Called to Become Beggars

Called to Become Beggars

Pain helps us interact with people who are far from God the way God himself interacts with them. In John 16:7, 8, Jesus said:

 

But very truly I tell you, it is for your good that I am going away. Unless I go away, the Advocate will not come to you; but if I go, I will send him to you. When he comes, he will prove the world to be in the wrong about sin and righteousness and judgment (tniv).

 

The Advocate is the Holy Spirit, the third person of the Trinity. God’s Spirit is pictured here as someone who would come to earth to “take over” for Jesus after he left. Unlike Jesus, who as a human was physically bound to one location at a time, the Advocate, without a physical body, could be present all over the world at once. This is why Jesus indicates that it was actually better for him to leave his disciples—more people could directly encounter God’s presence after his departure than if he stayed. The Advocate’s job, “to prove the world to be in the wrong,” might strike us as rather harsh, a lot like the hellfire-and-brimstone children’s homily preacher, but nothing could be further from the truth.

The word translated “Advocate” is the Greek word parakletos, which is a combination of two Greek words: para, meaning “beside,” and kalein, meaning “to call.” A parakletos is someone who is “called” to “come to the side of” someone. Other versions of the Bible accurately translate this word “Comforter.” The image that immediately comes to mind is a row of people sitting arm in arm alongside a widow offering as much comfort and support as they can possibly muster.

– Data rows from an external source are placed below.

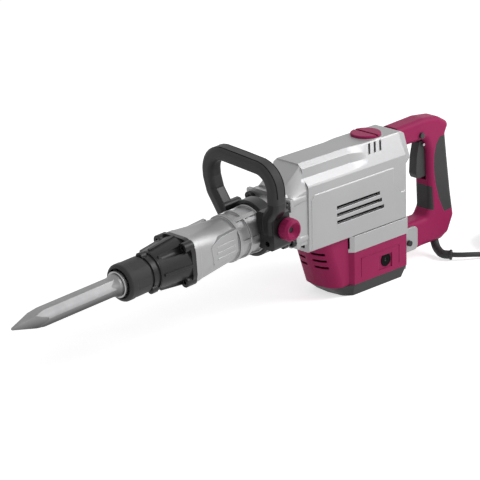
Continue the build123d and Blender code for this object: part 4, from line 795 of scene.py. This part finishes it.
class Stage(HammerOperator):
    """Floor, world, lamps and the camera"""
    bl_idname = "hammer.stage"
    bl_label = "Stage"

    def build(self, sizes):
        scene = bpy.context.scene
        scene.view_settings.view_transform = "Standard"
        self.floor()
        self.world(scene)
        for name, place, size, power in LAMPS:
            self.lamp(name, place, size, power)
        camera = bpy.data.objects.new("camera", bpy.data.cameras.new("camera"))
        scene.collection.objects.link(camera)
        camera.data.sensor_width = SENSOR_WIDTH
        camera.data.lens = FOCAL_IN_FRAMES * camera.data.sensor_width
        camera.data.clip_end = CAMERA_REACH
        camera.matrix_world = camera_pose()
        scene.camera = camera

    def floor(self):
        bm = bmesh.new()
        bmesh.ops.create_grid(bm, x_segments=1, y_segments=1, size=FLOOR_HALF)
        bmesh.ops.translate(bm, vec=(0, 0, -FLOOR_DROP), verts=bm.verts)
        mesh = bpy.data.meshes.new("floor")
        bm.to_mesh(mesh)
        bm.free()
        pale = Finish("floor_pale", Roughness=0.9, Specular_IOR_Level=0.0,
                      Emission_Strength=FLOOR_GLOW)
        tint = pale.noise(2.0)
        seen = Wire(pale, seen_directly(pale.tree))
        pale.feed(Base_Color=pale.mix(tint, (0.93, 0.93, 0.93), (0.95, 0.95, 0.95)),
                  Emission_Color=pale.mix(seen, BLACK, WHITE))
        mesh.materials.append(pale.material)
        floor = bpy.data.objects.new("floor", mesh)
        bpy.context.scene.collection.objects.link(floor)

    def world(self, scene):
        scene.world = bpy.data.worlds.new("studio")
        scene.world.use_nodes = True
        tree = scene.world.node_tree
        sky = tree.nodes["Background"]
        sky.inputs["Strength"].default_value = SKY_STRENGTH
        sky.inputs["Color"].default_value = (*WHITE, 1.0)
        white = tree.nodes.new("ShaderNodeBackground")
        white.inputs["Color"].default_value = (*WHITE, 1.0)
        mixer = tree.nodes.new("ShaderNodeMixShader")
        tree.links.new(seen_directly(tree), mixer.inputs[0])
        tree.links.new(sky.outputs[0], mixer.inputs[1])
        tree.links.new(white.outputs[0], mixer.inputs[2])
        tree.links.new(mixer.outputs[0], tree.nodes["World Output"].inputs["Surface"])

    def lamp(self, name, place, size, power):
        light = bpy.data.lights.new(name, "AREA")
        light.size = size
        light.energy = power
        lamp = bpy.data.objects.new(name, light)
        bpy.context.scene.collection.objects.link(lamp)
        aim = Vector(LAMPS_AIM) - Vector(place)
        turn = aim.to_track_quat("-Z", "Y").to_matrix().to_4x4()
        lamp.matrix_world = Matrix.Translation(place) @ turn


# ---------------------------------------------------------------- add-on
class HammerPanel(bpy.types.Panel):
    """Lists the operators and settings of the hammer"""
    bl_idname = "VIEW3D_PT_hammer"
    bl_label = "Demolition Hammer"
    bl_space_type = "VIEW_3D"
    bl_region_type = "UI"
    bl_category = "Hammer"

    def draw(self, context):
        scene = context.scene
        for group in (scene.hammer_colours, scene.hammer_sizes):
            for name in group.__annotations__:
                self.layout.prop(group, name)
        for operator in BUILDERS:
            self.layout.operator(operator.bl_idname)


BUILDERS = (PaintNodes, RoundCastings, AirSlots, LoopDetails, MainsCord, Stage)
CLASSES = (HammerColours, HammerSizes) + BUILDERS + (HammerPanel,)


def register():
    for cls in CLASSES:
        bpy.utils.register_class(cls)
    bpy.types.Scene.hammer_colours = PointerProperty(type=HammerColours)
    bpy.types.Scene.hammer_sizes = PointerProperty(type=HammerSizes)


def unregister():
    del bpy.types.Scene.hammer_sizes
    del bpy.types.Scene.hammer_colours
    for cls in reversed(CLASSES):
        bpy.utils.unregister_class(cls)


def main():
    register()
    for operator in BUILDERS:
        group, name = operator.bl_idname.split(".")
        getattr(getattr(bpy.ops, group), name)()


if __name__ == "__main__":
    main()
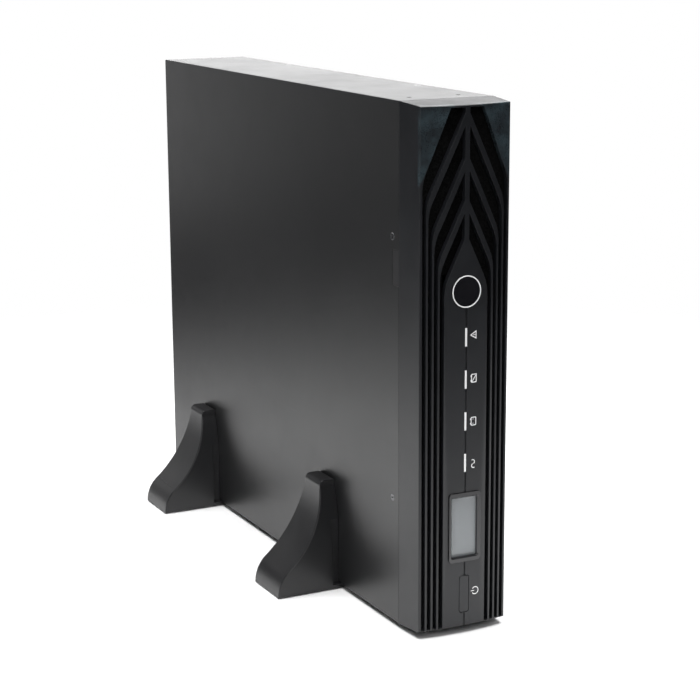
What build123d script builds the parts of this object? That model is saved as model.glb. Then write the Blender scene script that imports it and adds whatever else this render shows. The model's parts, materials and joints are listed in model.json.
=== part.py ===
from build123d import *
import math
import os

os.makedirs("parts", exist_ok=True)

# ---------------------------------------------------------------------------
# Driving dimensions (mm).  X is the unit's thickness, Y its depth (front at -Y),
# Z its height.  Places inside the unit are given from the chassis's front edge
# (y, positive backwards) and from its underside (z).
# ---------------------------------------------------------------------------
CHASSIS_W = 86.5
CHASSIS_D = 506.0
CHASSIS_H = 438.0
SHEET = 1.2
BEND_R = 1.0
FLANGE_W = 15.0

BEZEL_GAP = 0.4
BEZEL_EDGE_D = 30.5
BEZEL_BOW = 3.7
BEZEL_INSET = 2.2
BEZEL_WALL = 2.5
BEZEL_FRONT_WALL = 5.0
BEZEL_EDGE_R = 0.8

STAND_PLATE_T = 3.2
STAND_LIFT = 0.8
LCD_PROUD = 0.8
STUD_PROUD = 9.0

RUN_GAP = 0.3
SNUG_GAP = 0.2
SHAFT_GAP = 0.06
SCREW_R = 1.5
SCREW_HOLE_R = 1.6
SCREW_L = 6.0
RECESS_L = 3.0
RECESS_T = 0.7

# ---------------------------------------------------------------------------
# Frame of the chassis within the part
# ---------------------------------------------------------------------------
HALF_W = CHASSIS_W / 2
IN_X = HALF_W - SHEET
IN_TOP = CHASSIS_H - SHEET
REAR_IN = CHASSIS_D - SHEET
FRONT_PROUD = BEZEL_EDGE_D + BEZEL_BOW + LCD_PROUD
OVERALL_D = FRONT_PROUD + CHASSIS_D + STUD_PROUD
Y0 = -OVERALL_D / 2 + FRONT_PROUD
Z0 = STAND_LIFT + STAND_PLATE_T


def front(y):
    """Plane facing forwards at a depth; sketches read (x, height)."""
    return Plane(origin=(0, Y0 + y, Z0), x_dir=(1, 0, 0), z_dir=(0, -1, 0))


def side(x):
    """Plane facing +X; sketches read (depth, height)."""
    return Plane(origin=(x, Y0, Z0), x_dir=(0, 1, 0), z_dir=(1, 0, 0))


def level(z):
    """Plane facing up at a height; sketches read (x, depth)."""
    return Plane(origin=(0, Y0, Z0 + z), x_dir=(1, 0, 0), z_dir=(0, 0, 1))


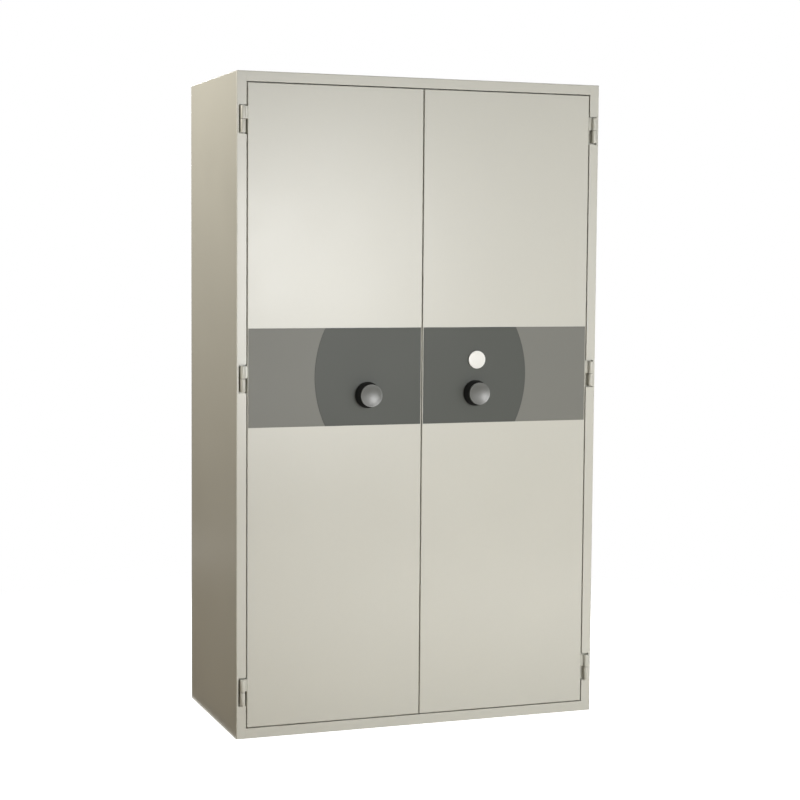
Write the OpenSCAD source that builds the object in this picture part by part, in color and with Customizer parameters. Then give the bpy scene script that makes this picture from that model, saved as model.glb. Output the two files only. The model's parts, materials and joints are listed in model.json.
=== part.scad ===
// Two-door fireproof cabinet.
// Millimetres, +Z up, front towards -Y, origin on the floor at the centre of the casing.
// Everything that comes in pairs is drawn on the +X side and mirrored to the left.

/* [Casing] */
// Outer width of the casing
cab_w = 1150; // [1050:10:1250]
// Outer depth of the casing, without knobs
cab_d = 550; // [500:10:620]
// Outer height of the casing
cab_h = 1950; // [1850:10:2050]
// Sheet steel of the casing
casing_t = 2; // [1.5:0.5:2.5]
// Width of the frame that shows round the doors
frame_w = 30; // [28:1:34]
// Depth of the jamb that the frame folds back into
jamb_d = 30; // [30:1:34]
// Outer radius of the casing folds
fold_r = 3; // [2:0.5:4]
// Overlap of the back panel's rim inside the casing
back_rim = 15; // [10:1:25]

/* [Lining] */
// Thickness of the insulated walls, floor and top
wall_t = 60; // [56:1:66]
// Sheet steel of the lining
liner_t = 1; // [0.8:0.1:1.5]
// Thickness of the fire seal on the frame
seal_t = 1.7; // [1.2:0.1:2]
// Width of the fire seals
seal_w = 16; // [12:1:18]

/* [Doors] */
// Gap between a door and the frame, and between the doors
door_gap = 3; // [2.5:0.5:6]
// Depth of the outer door pan
pan_d = 26; // [24:1:27]
// Depth of the insulated plug behind the pan
plug_d = 24; // [20:1:28]
// Depth of the space for the boltwork
bolt_space = 25; // [25:1:28]
// Sheet steel of the doors
door_sheet = 1.5; // [1.2:0.1:2]
// Sheet steel of the boltwork cover
cover_sheet = 1.2; // [1:0.1:1.5]
// Outer radius of the door folds
door_fold_r = 2; // [1.5:0.5:3]
// Gap between the plug and the lining
plug_gap = 4; // [3:0.5:6]
// Step from the meeting edge back to the plug
plug_step = 6; // [5:0.5:10]

/* [Coloured band] */
// Height of the band across both doors
band_h = 290; // [240:5:340]
// Height of the band's middle above the floor
band_z = 1064.5; // [1040:0.5:1090]
// Radius of the dark circle
circle_r = 338; // [300:1:380]
// Thickness of the light panel
light_t = 1.2; // [0.8:0.1:1.5]
// Thickness of the dark panel
dark_t = 1.6; // [1.2:0.1:2]
// Bare strip at the edges of a door
band_edge = 3; // [2.5:0.5:8]

/* [Hinges] */
// Height of the joint in the lowest hinge
hinge_low_z = 140; // [120:5:200]
// Height of the joint in the middle hinge
hinge_mid_z = 1063; // [950:1:1150]
// Distance of the joint in the top hinge from the casing's top
hinge_top_in = 139; // [120:1:200]
// Diameter of a knuckle
knuckle_d = 15; // [13:1:16]
// Length of a knuckle
knuckle_l = 38; // [35:1:50]
// Hinge axis in front of the front face
axis_front = 8; // [6:0.5:10]
// Hinge axis outside the opening
axis_out = 12.5; // [11:0.5:13]
// Diameter of a hinge pin
hinge_pin_d = 9; // [7:0.5:10]
// Thickness of the collar between two knuckles
collar_t = 1.5; // [0.8:0.1:2]
// Gap between a hinge and its pocket
pocket_gap = 3; // [2:0.5:4]
// Depth of a hinge's pocket
pocket_d = 14; // [12:1:18]

/* [Knobs] */
// Distance of a knob from the middle of the cabinet
knob_x = 173; // [165:1:185]
// Distance of the knobs below the band's middle
knob_down = 54.5; // [44:0.5:64]
// Diameter of the skirt at the door
skirt_d = 78; // [74:1:84]
// Diameter of the skirt at the cap
skirt_top_d = 69; // [67:1:74]
// Height of the skirt
skirt_h = 32; // [28:1:38]
// Diameter of the cap
cap_d = 67; // [60:1:67]
// Height of the cap
cap_h = 7; // [7:0.5:10]
// Depth of the dish in the cap's face
cap_dish = 3.6; // [2.6:0.1:3.8]
// Diameter of the spindle
spindle_d = 14; // [12:1:16]
// Outer diameter of the spindle bush
bush_d = 24; // [22:1:28]

/* [Boltwork] */
// Radius of the drive pins for the upper and lower bolts
throw_r = 17; // [15:0.5:17]
// Radius of the drive pin for the side bolts
side_throw_r = 24; // [23:0.5:25]
// Diameter of the drive pins
drive_d = 8; // [7:0.5:8]
// Thickness of the bars
bar_t = 4; // [3:0.5:4]
// Width of the bars
bar_w = 16; // [14:1:18]
// Diameter of the bolts
bolt_d = 16; // [12:1:16]
// Length of a bolt
bolt_l = 55; // [50:1:70]
// Distance of the long bars from the spindle
bar_out = 60; // [58:1:64]
// Spacing of the side bolts
side_pitch = 430; // [380:10:460]
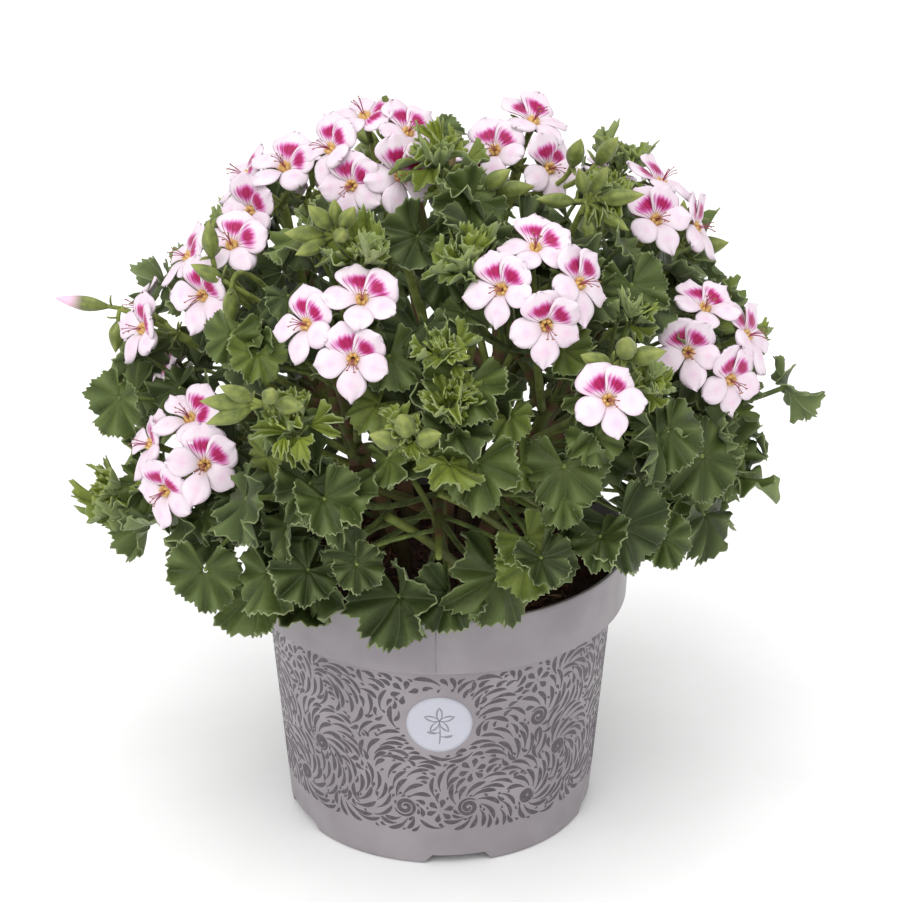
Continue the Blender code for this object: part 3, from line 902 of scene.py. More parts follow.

Pain helps us assume this posture with people who are not yet Christians by letting us experience what spiritual writer Thomas Merton called “an evisceration, a gutting and scouring of the human soul.” Pain humbles us and breaks us so thoroughly that we become almost incapable of delivering a spiritual message in a condescending manner. Pain acts like a spiritual abrasive: it scours us. It lowers our gaze, slows our steps, and bends our spiritual back. Pain can turn the proudest of Christians into a parakletos. This is what happened to me.

I’ve grown to the point where I really resonate with the last written words of Martin Luther, the man who instigated the beginning of the Protestant Reformation in the sixteenth century. Luther, by all accounts, is arguably one of the most influential Christian leaders and thinkers the church has ever produced, yet Luther’s life was one long journey of affliction. Persecuted by the Catholic Church, tormented by personal demons, carrying the pressure of leading a newly emerging church movement—by the end of his life he was a broken man. Among the endless volumes of books, sermons, and letters this brilliant man left to the church, Luther penned these poignant final words: “We are beggars: this is true.”